From the point of view of our leading theme, mysticism provides an extreme solution to the problem of uncertainty by undermining the ordinary endorsement of contents (hence the fading or dissolution of the ordinary self), and even withdrawing from the experience of any sensible content (thus making the issue of mastery idle, since there is nothing left to master). In the state of mystical union, another attenuated sense of selfhood is enacted, which can no longer be identified as the empirical person that lives embodied in the world, although that person can still be regarded as the fleshy ‘vessel’ of that disembodied Self or soul. This whole structure, by leading to an experience that is aptly interpreted as proof of some form of contact with an ultimate, eternal, unchangeable, and thus completely certain reality, is how a form of selfhood is preserved. To put it shortly, mysticism sees the self as an eternal soul capable of union with an absolute reality, and in doing so it provides the supreme remedy to uncertainty, since it shows a domain of experience in which uncertainty seems to be completely overcome. The price of access to this dimension is leaving behind one’s empirical self and remaining content with the attenuated, diaphanous, almost impersonal soul or ‘pure consciousness’ that is left.

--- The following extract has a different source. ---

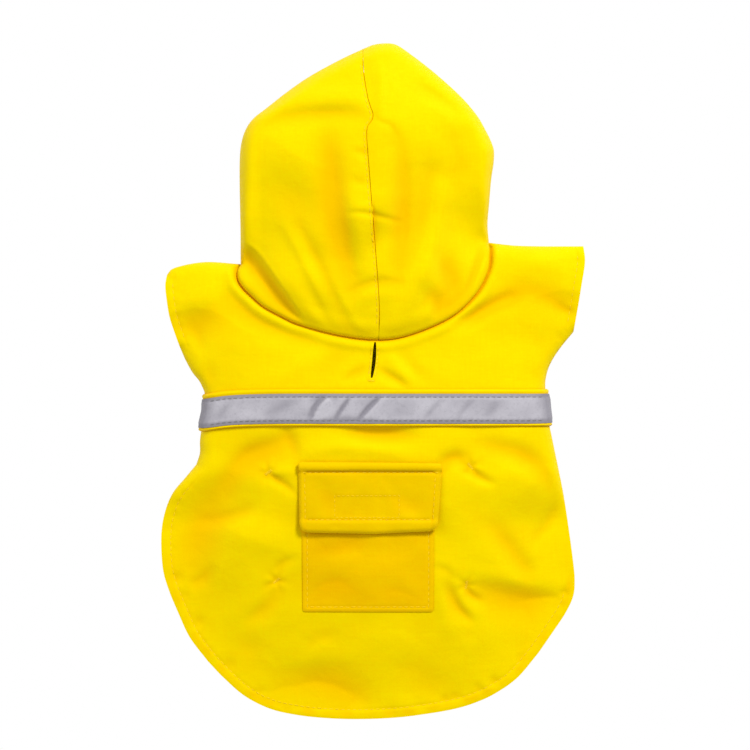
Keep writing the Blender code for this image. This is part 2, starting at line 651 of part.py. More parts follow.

  1. For a more detailed investigation into Descartes’s historical debt to the mystic tradition of his time, and to Teresa of Ávila in particular, see Christia Mercer, ‘Descartes’ debt to Teresa of Ávila, or why we should work on women in the history of philosophy’ (2017).
  2. It takes just one further step to recognize in the scientific ideal of the third-person detached spectator of the natural world a secularized form of the metaphysical and mystical notion of selfhood. As we shall discuss in Lecture Nine, Nietzsche was perhaps the most acute Western philosopher in spotting the continuity between metaphysics and modern science on this front.